Chez Catherine Corsini, c’est plus la société que la démocratie qui se trouve au centre. Avec des dialogues minutieusement travaillés, une mise en scène ciselée et une caméra qui nous fait vivre les tensions, elle arrive à son but. La réalisatrice profite de la liberté donnée par la fiction et d’un certain recul par rapport aux événements pour faire entrer en collision plusieurs problèmes à la fois. Ainsi Raf y rencontre Yann, chauffeur routier et gilet jaune dont la jambe a été gravement blessée par une grenade policière («ils m’ont fait plomber comme un lapin») lors de la manifestation. Très inquiet pour son travail, il préfère prendre le risque de perdre sa jambe que son travail, car l’horaire de son opération n’est toujours pas fixé et il doit rentrer à temps avec le camion.

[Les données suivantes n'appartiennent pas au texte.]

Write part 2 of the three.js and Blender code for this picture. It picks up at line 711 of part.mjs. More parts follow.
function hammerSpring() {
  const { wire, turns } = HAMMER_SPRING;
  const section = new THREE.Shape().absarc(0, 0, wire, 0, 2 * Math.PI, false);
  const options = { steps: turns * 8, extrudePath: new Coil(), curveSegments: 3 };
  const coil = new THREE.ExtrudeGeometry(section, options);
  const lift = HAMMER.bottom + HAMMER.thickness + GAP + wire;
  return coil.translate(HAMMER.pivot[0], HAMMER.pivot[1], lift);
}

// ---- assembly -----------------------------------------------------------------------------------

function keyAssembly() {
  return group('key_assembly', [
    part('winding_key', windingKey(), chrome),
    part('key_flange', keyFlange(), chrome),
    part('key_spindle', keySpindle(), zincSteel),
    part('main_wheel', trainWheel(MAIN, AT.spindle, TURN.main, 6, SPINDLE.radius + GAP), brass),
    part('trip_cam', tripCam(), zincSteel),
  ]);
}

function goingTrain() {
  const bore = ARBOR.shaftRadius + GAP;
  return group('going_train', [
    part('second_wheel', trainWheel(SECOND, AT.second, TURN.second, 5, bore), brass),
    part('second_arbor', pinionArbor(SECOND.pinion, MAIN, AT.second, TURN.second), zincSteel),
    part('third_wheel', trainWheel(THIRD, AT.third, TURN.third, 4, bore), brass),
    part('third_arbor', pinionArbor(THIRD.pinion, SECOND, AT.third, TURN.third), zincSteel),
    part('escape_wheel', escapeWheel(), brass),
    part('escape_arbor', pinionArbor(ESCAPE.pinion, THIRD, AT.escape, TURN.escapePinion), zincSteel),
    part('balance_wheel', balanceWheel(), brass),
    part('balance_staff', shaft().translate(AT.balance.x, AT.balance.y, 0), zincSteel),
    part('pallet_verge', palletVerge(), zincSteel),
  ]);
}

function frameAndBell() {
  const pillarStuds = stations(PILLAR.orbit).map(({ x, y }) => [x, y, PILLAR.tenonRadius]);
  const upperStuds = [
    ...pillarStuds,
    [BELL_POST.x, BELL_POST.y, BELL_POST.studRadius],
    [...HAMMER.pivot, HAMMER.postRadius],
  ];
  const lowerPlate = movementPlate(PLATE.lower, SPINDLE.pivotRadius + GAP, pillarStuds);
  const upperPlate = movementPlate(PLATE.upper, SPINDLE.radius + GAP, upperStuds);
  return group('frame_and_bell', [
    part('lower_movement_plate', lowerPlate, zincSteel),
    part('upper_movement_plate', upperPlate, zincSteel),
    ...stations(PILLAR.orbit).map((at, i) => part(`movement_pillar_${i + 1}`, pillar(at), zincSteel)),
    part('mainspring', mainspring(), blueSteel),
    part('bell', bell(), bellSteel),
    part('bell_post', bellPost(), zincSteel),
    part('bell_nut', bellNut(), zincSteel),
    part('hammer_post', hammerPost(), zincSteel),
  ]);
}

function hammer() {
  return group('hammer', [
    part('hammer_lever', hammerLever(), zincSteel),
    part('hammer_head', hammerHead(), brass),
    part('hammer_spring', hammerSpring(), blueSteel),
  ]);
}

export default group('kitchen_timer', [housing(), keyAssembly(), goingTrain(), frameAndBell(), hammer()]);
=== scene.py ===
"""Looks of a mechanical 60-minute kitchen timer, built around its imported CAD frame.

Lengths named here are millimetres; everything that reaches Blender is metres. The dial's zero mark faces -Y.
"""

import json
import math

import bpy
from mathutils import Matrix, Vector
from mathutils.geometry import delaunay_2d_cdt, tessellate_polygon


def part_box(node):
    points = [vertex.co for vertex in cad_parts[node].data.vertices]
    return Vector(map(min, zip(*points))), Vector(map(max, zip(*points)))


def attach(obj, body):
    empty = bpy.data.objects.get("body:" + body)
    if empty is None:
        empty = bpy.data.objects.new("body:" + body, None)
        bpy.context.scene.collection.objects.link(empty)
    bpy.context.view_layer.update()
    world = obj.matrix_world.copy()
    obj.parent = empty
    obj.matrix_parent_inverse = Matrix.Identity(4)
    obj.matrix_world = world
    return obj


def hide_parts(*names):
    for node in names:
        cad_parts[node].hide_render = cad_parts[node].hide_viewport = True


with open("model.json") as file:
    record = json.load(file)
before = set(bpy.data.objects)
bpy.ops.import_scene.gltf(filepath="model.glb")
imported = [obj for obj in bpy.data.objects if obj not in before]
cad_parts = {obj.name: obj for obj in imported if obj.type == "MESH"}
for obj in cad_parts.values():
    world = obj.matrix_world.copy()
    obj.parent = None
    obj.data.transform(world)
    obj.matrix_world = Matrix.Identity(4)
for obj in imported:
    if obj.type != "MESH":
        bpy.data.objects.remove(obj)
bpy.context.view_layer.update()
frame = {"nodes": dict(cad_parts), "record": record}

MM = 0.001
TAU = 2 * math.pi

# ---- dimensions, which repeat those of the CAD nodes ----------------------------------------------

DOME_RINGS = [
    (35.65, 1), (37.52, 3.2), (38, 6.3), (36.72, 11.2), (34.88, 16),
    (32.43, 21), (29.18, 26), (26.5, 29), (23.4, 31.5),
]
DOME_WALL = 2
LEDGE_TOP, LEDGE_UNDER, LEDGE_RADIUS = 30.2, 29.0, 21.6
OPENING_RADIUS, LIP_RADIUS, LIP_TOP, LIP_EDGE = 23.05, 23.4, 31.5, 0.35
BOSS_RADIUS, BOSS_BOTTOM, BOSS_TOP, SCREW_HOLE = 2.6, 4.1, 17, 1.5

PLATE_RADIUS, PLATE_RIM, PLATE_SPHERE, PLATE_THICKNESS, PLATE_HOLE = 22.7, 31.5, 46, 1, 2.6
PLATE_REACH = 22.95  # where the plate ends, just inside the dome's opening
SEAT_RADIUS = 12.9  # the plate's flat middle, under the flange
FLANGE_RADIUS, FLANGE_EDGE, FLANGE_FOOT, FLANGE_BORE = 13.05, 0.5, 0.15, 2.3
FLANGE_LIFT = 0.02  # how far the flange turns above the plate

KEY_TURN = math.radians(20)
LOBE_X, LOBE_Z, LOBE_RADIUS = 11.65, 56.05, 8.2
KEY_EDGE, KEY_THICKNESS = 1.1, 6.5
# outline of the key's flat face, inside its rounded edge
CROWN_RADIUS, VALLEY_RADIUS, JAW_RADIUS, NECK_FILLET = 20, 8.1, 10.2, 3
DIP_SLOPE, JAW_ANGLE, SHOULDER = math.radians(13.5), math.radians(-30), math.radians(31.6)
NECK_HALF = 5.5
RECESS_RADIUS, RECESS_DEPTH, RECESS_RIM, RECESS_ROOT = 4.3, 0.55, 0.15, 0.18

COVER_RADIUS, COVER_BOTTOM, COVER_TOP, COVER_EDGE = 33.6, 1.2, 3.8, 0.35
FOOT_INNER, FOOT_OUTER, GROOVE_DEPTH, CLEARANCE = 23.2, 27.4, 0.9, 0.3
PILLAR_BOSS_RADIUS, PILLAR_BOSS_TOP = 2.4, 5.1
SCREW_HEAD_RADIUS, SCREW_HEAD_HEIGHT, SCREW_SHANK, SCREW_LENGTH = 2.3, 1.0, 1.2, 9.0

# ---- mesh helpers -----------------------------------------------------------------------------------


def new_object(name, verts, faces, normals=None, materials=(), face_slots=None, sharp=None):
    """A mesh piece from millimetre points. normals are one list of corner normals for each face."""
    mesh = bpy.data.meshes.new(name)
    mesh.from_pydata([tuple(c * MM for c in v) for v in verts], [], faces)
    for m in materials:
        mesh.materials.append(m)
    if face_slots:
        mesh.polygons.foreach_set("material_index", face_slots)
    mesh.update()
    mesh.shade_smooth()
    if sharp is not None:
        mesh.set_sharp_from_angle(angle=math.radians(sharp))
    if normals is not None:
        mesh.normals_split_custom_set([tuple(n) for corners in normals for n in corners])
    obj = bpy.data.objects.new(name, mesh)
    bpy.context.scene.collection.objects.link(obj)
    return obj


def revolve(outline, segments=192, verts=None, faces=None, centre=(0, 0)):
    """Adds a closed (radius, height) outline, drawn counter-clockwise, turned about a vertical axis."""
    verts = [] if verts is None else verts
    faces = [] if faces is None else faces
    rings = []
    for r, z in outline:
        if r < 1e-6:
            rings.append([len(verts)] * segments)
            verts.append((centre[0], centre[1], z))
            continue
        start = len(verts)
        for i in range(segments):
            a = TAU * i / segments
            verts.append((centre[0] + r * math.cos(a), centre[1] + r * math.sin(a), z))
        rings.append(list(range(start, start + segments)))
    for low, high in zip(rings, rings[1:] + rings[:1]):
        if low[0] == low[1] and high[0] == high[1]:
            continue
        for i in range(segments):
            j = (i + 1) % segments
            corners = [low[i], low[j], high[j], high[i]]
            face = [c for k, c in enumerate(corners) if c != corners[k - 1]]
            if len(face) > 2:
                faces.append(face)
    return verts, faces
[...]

L’hôpital public, le centre névralgique d’une société
C’est en pensant à ce personnage forcé à vivre en mode de survie, gravement déçu de la politique et blessé par la police, que l’acteur Pio Marmaï, lors de la conférence de presse cannoise, a fait référence à une phrase de son rôle Yann : «Macron, j’aimerais aller chez lui en passant par les chiottes et les tuyaux et lui péter la gueule.» Les mots ont enflammé les réseaux sociaux, mais seulement choqué ceux qui n’ont pas vu La Fracture.

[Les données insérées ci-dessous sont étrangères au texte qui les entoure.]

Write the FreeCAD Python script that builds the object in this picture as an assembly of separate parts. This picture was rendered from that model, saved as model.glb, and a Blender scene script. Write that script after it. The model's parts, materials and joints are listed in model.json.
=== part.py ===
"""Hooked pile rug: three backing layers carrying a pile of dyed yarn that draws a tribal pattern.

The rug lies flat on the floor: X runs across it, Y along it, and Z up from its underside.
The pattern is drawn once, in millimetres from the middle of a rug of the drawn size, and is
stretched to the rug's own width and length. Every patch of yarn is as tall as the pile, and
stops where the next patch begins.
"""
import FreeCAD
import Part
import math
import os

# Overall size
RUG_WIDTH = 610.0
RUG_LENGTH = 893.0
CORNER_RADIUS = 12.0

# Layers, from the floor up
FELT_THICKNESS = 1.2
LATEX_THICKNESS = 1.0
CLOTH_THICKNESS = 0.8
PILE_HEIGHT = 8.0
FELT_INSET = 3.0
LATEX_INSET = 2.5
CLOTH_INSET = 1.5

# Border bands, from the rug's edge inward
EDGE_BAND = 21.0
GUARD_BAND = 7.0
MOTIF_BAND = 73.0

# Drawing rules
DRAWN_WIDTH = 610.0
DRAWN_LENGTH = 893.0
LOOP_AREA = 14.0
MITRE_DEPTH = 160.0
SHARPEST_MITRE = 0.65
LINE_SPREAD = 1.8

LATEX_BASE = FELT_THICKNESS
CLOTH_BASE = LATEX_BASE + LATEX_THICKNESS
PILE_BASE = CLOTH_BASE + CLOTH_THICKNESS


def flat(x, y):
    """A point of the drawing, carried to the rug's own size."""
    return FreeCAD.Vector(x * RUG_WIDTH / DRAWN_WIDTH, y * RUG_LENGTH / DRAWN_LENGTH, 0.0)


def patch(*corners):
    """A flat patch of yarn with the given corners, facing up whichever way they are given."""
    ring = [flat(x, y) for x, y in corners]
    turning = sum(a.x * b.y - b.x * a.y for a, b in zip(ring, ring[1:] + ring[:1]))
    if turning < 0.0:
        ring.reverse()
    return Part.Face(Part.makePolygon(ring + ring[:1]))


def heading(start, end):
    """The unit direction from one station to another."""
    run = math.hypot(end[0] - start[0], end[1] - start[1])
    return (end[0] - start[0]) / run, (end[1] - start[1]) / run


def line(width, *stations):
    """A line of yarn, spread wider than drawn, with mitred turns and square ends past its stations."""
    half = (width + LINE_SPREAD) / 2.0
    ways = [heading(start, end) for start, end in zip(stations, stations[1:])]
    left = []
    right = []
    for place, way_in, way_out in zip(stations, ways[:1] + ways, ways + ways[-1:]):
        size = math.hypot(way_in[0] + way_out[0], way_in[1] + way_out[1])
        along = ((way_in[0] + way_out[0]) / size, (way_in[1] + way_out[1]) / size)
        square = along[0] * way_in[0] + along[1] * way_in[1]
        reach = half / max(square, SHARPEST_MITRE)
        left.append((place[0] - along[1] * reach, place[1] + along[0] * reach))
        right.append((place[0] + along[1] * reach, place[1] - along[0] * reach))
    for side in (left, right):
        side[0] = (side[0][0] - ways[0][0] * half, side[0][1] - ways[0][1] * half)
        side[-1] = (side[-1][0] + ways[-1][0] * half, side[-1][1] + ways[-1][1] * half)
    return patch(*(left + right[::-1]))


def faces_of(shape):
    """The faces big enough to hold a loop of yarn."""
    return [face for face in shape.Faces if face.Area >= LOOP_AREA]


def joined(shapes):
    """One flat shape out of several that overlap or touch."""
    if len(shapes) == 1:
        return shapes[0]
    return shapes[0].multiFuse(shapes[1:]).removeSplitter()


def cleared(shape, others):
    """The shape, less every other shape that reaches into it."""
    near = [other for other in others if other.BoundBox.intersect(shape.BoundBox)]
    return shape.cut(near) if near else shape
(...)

Dans le film, l’hôpital public, à bout de souffle, s’avère être le centre névralgique où cela explose littéralement quand le gaz lacrymogène de la police entre même aux urgences. Dans cette nuit aux urgences, où beaucoup de certitudes et certains préjugés volent en éclats, les malades expriment la misère de toute une société : les travailleurs vulnérables s’inquiètent pour leur travail, la vieille dame meurt toute seule, le psychopathe ne trouve pas de place ailleurs, l’infirmière, par sens du devoir, accepte de venir travailler (avec le mot «hôpital en grève» sur le dos) au lieu de s’occuper de son propre bébé… Une chose les réunit tous : avoir le sentiment d’être maltraité, malgré le fait de n’avoir rien fait de mal.